Practice at slower speeds on gentler grades, where there is less traffic, fewer obstructions, and ideally a smooth unblemished surface. Sounds like cycling nirvana, but they do exist.

If you're doing near the speed limit (or above) then you are perfectly entitled to take the lane. Get out away from parked cars and driveways and don't put yourself in a position where you need to change something quickly to avoid a problem. Make your path so they can't become problems.

Use your eyes to scan further ahead - right to the limit of your vision and line of sight. Use your peripheral vision to be aware of the closest 30-40 metres of pavement, but don't look directly at it.

Lose the earbuds - use your ears to be aware of whatever is behind you.

Speed wobbles - if you get that fast, use the rear brake only to bleed off some speed slowly to regain stability.
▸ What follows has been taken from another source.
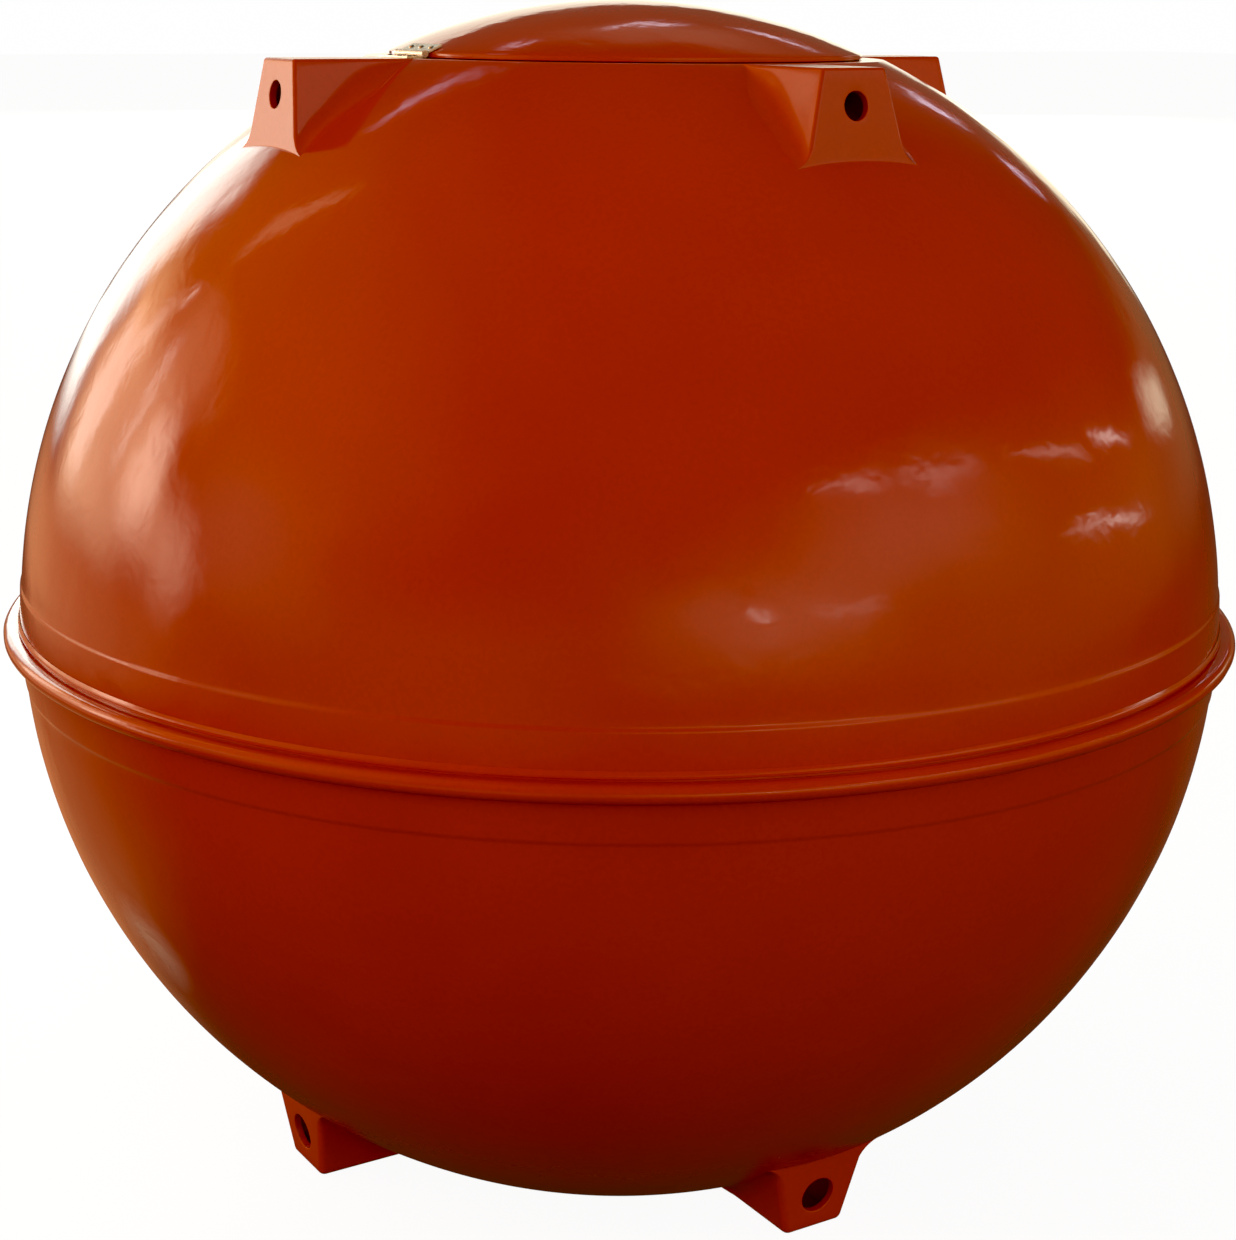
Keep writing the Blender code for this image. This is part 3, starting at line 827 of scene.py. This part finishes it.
# Lid seal
# A flat strip of EPDM rubber, extruded, cut and glued on the seat: dull black, finely pitted, with
# a grey bloom. Closed, it shows only as a dark line.
SEAL_BOTTOM = 0.7273
SEAL_TOP = 0.7300
SEAL_INNER_RADIUS = 0.278
SEAL_OUTER_RADIUS = 0.302
RUBBER = mottled_material(
    "black_rubber_strip", 22.0, ("#17161A", "#2C2A2C"), (0.62, 0.8),
    grain={"Scale": 900.0, "Detail": 2.0, "Roughness": 0.6},
    relief={"Strength": 0.4, "Distance": 0.0002}, surface={"IOR": 1.5},
)
seal = turned("rubber_seal_strip", [
    (SEAL_OUTER_RADIUS, SEAL_TOP, 0.0008), (SEAL_OUTER_RADIUS, SEAL_BOTTOM, 0.0003),
    (SEAL_INNER_RADIUS, SEAL_BOTTOM, 0.0003), (SEAL_INNER_RADIUS, SEAL_TOP, 0.0008),
], RUBBER, segments=200)
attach(seal, "tank")
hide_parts("lid_seal")

# Manhole lid
# A shallow dome of the same gelcoat and laminate, 5 mm thick, bonded on a flat rim that rests on
# the seal. The rim's trimmed edge shows as a thin bright line above the dark seam.
LID_RADIUS = 0.306
LID_RIM_INNER_RADIUS = 0.270
RIM_BOTTOM = 0.7303
RIM_TOP = 0.7335
RIM_DROP = 0.7280  # the rim's edge hangs over the seal's
RIM_DROP_RADIUS = 0.3033
DOME_RADIUS = 0.3045
DOME_RISE = 0.065
DOME_WALL = 0.005
DOME_BOTTOM = 0.7338
DOME_ROWS = 26
DOME_BOND = 0.0002  # the dome's foot is sunk this far in the rim
LID_GELCOAT = polyester_gelcoat("polyester_gelcoat_lid", 0.0010, 0.06, 0.10)
dome_curve = (DOME_RADIUS**2 + DOME_RISE**2) / (2 * DOME_RISE)
dome_centre = DOME_BOTTOM + DOME_RISE - dome_curve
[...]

Sittingn back down on the bike can help too - these are resonant frequencies of your bike and you, so a minor change in posture can stop the reinforcement.
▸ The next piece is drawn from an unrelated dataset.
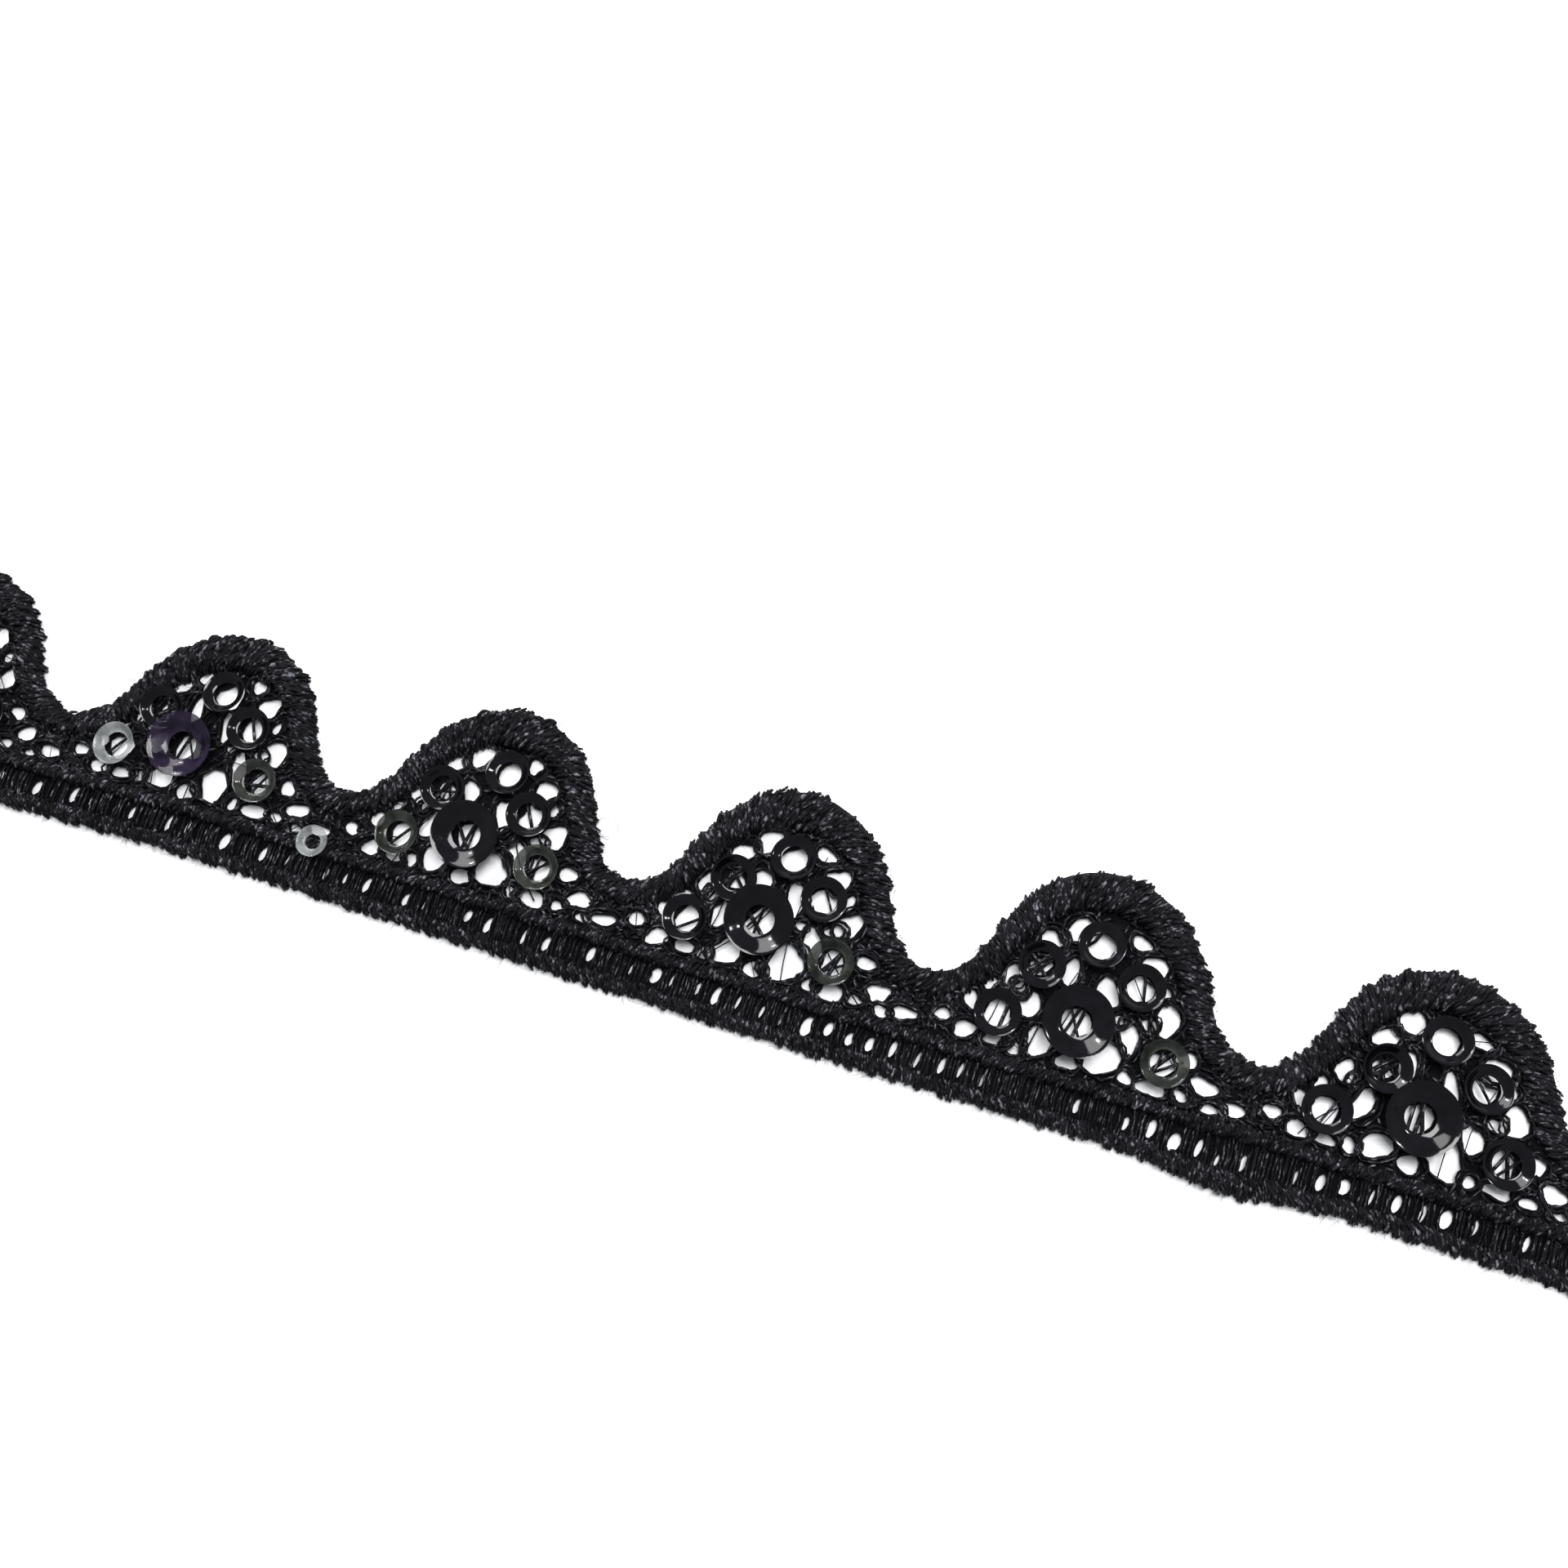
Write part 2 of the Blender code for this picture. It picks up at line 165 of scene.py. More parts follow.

Unweight your seat - put more weight on your hands and brace the arms in an almost-locked angle. Don't try and tuck for aerodynamics at this point in your recovery. Put your pedals at 3 and 9 and stop pedalling, to give a platform to stand on.

Finally remember that downhill is not everyone's preference, I don't particularly like it, but its the payback after a long hard climb. Down should take around 1/3 of the time it took to ride up, so 30 minutes to climb is 10 minutes to descend.
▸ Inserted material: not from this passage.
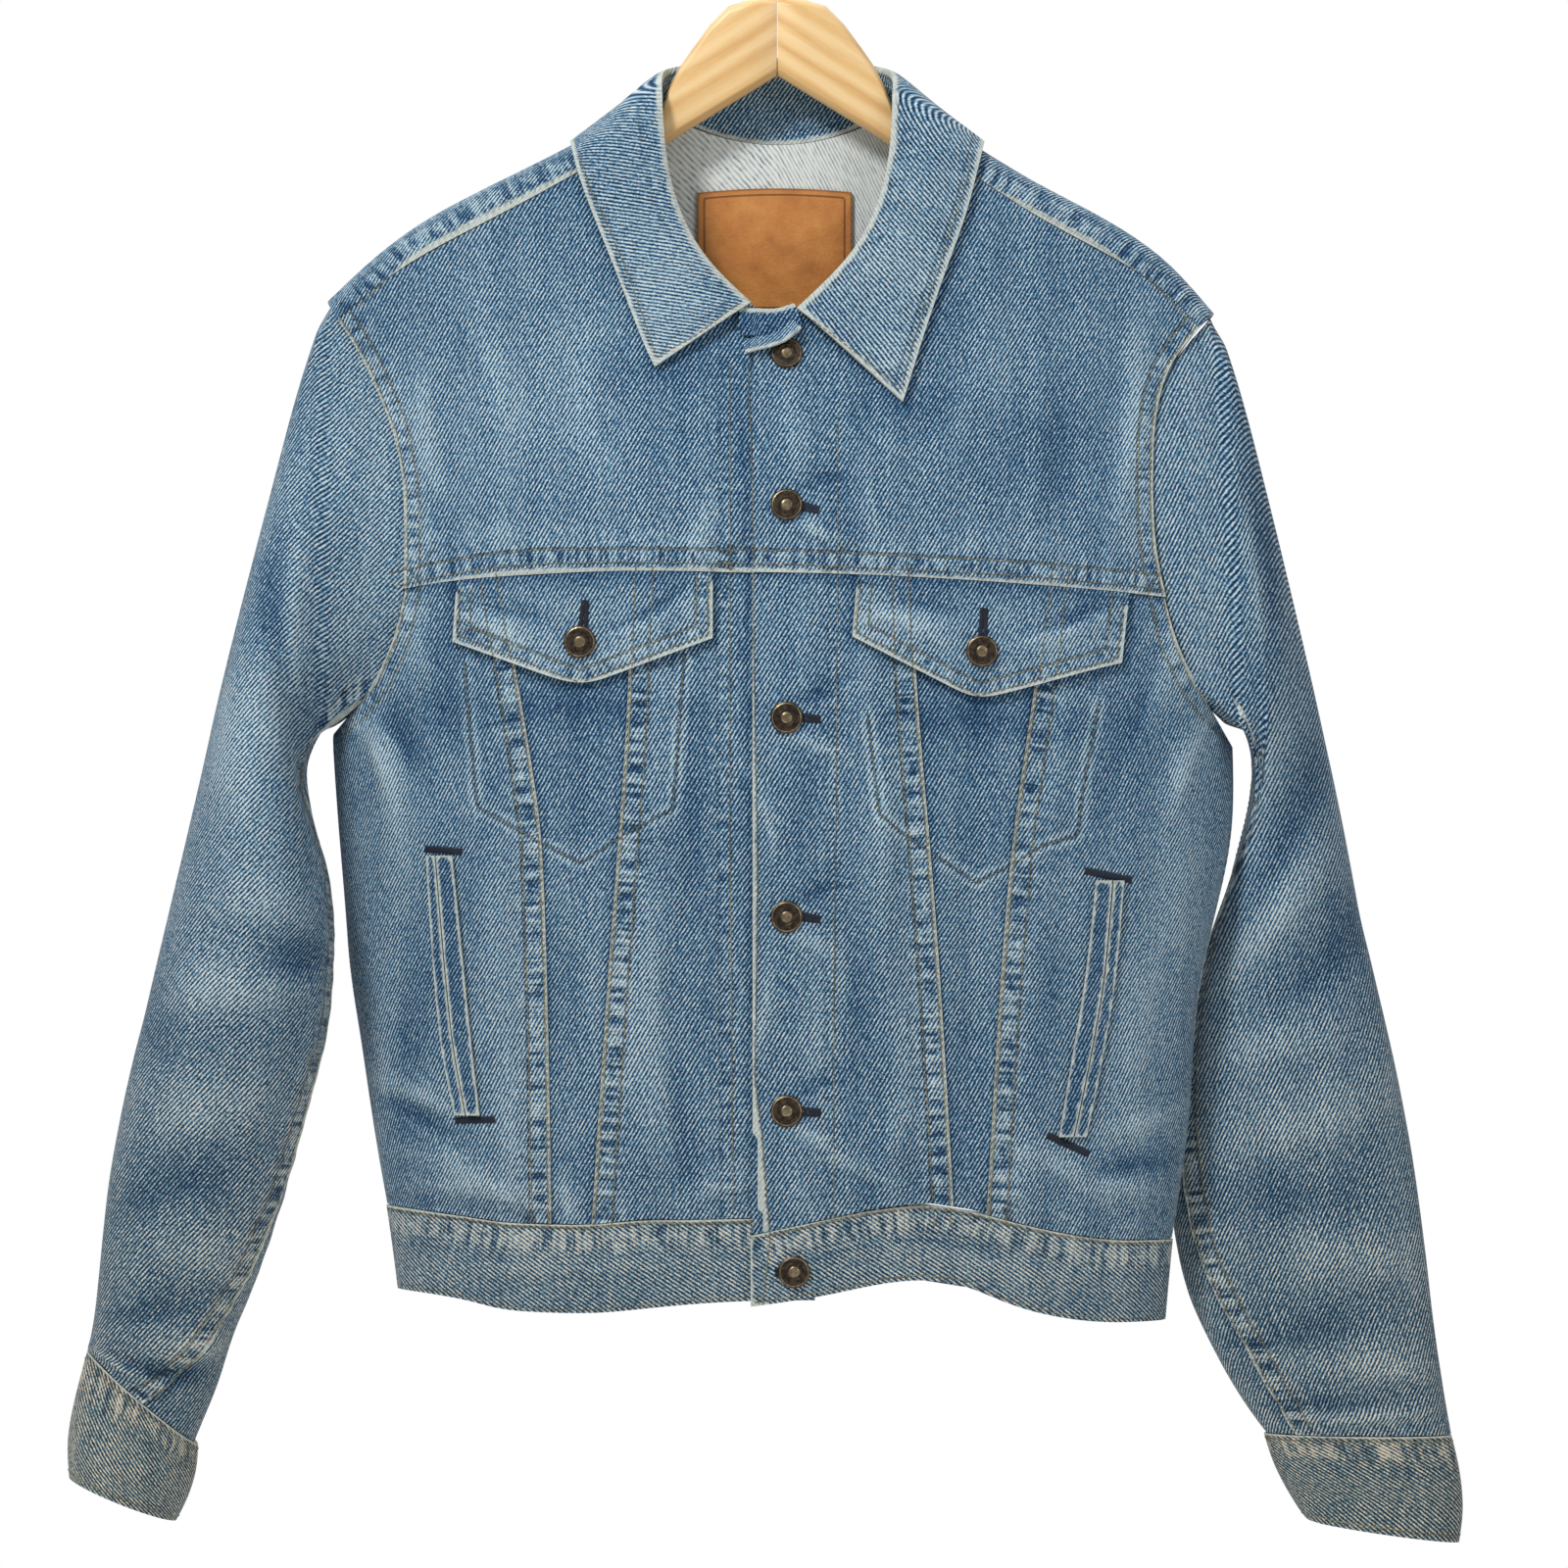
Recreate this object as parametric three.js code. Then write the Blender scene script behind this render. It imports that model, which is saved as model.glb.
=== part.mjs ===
// A denim trucker-style jacket hanging on a flat wooden hanger, in millimetres.
// +X is the wearer's left, +Y the back, +Z up. The origin is where the rail touches the inside of the hook.
// The cloth is built as thin walls: every panel is a patch of one hollow body form or of a sleeve form.
import * as THREE from "three";

// Driving dimensions of the cloth and its seams.
const cloth = {
  ply: 1.4,
  facedEdge: 2.2,
  band: 2.4,
  seamGap: 0.35,
  feltSeamWidth: 12,
  feltSeamRaise: 1.0,
  armholeSeamWidth: 10,
  stepWidth: 1.2,
};

// How the wearer's left front lies over the right one.
const closure = {
  leftEdge: -13,
  rightEdge: 20,
  facingWidth: 43,
  lift: 4.0,
  liftUntil: 22,
  liftFade: 45,
  buttonLine: 5,
};

// The body form: a flattened hollow tube that rolls over the hanger at the shoulders.
const form = {
  squareness: 2.4,
  shoulderRoll: 16,
  shoulderDepth: 15,
  fillOut: 240,
  armSlopeStart: -300,
  underarm: -455,
  sideShift: 8,
  halfGap: 0.2,
};

const blue = new THREE.Color(0.2, 0.33, 0.49);
const paleBlue = new THREE.Color(0.33, 0.45, 0.58);
const fabrics = {
  denim: { color: blue, roughness: 0.92, metalness: 0 },
  wornDenim: { color: paleBlue, roughness: 0.92, metalness: 0 },
  beech: { color: new THREE.Color(0.78, 0.56, 0.3), roughness: 0.45, metalness: 0 },
  steel: { color: new THREE.Color(0.72, 0.72, 0.72), roughness: 0.25, metalness: 1 },
  bronze: { color: new THREE.Color(0.23, 0.17, 0.12), roughness: 0.42, metalness: 0.9 },
  leather: { color: new THREE.Color(0.6, 0.32, 0.13), roughness: 0.62, metalness: 0 },
};

const jacket = new THREE.Group();
const gap = cloth.seamGap;

const mix = (a, b, t) => a + (b - a) * t;
const clamp = (v, low, high) => Math.min(high, Math.max(low, v));
const smooth = (t) => {
  const c = clamp(t, 0, 1);
  return c * c * (3 - 2 * c);
};

// A smooth curve through a short table: column 0 is the place, the named column is the value.
function curve(rows, column = 1) {
  const at = rows.map((row) => row[0]);
  const value = rows.map((row) => row[column]);
  const rising = at[at.length - 1] > at[0];
  const order = rising ? at.map((_, i) => i) : at.map((_, i) => at.length - 1 - i);
  const x = order.map((i) => at[i]);
  const y = order.map((i) => value[i]);
  const slope = x.map((_, i) => {
    if (i === 0 || i === x.length - 1) return 0;
    const before = (y[i] - y[i - 1]) / (x[i] - x[i - 1]);
    const after = (y[i + 1] - y[i]) / (x[i + 1] - x[i]);
    return before * after <= 0 ? 0 : (2 * before * after) / (before + after);
  });
  slope[0] = (y[1] - y[0]) / (x[1] - x[0]);
  slope[x.length - 1] = (y[x.length - 1] - y[x.length - 2]) / (x[x.length - 1] - x[x.length - 2]);
  return (place) => {
    const p = clamp(place, x[0], x[x.length - 1]);
    let i = 0;
    while (i < x.length - 2 && p > x[i + 1]) i += 1;
    const h = x[i + 1] - x[i];
    const t = (p - x[i]) / h;
    const a = t * t * (3 - 2 * t);
    const b = t * (1 - t) * (1 - t);
    const c = -t * t * (1 - t);
    return mix(y[i], y[i + 1], a) + h * (b * slope[i] + c * slope[i + 1]);
  };
}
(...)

Also, consider testing out disk brakes if you are up for new kit. Road disk rotors can be super lightweight, which decreases their effectiveness in the heat. Personally I'd use thicker MTB disks, and avoid dragging the brakes on a downhill.

Do please let us know what you do and how it works/helps. I'm sure other users will benefit from your learnings, should they experience the same problems.

Edit -- Legitimately, its okay to be apprehensive about downhill. In reality its one of the most dangerous things we can do on a bike, exceeded only by downhill MTB racing with jumps. Don't feel that you have to go downhill at ludicrous speeds.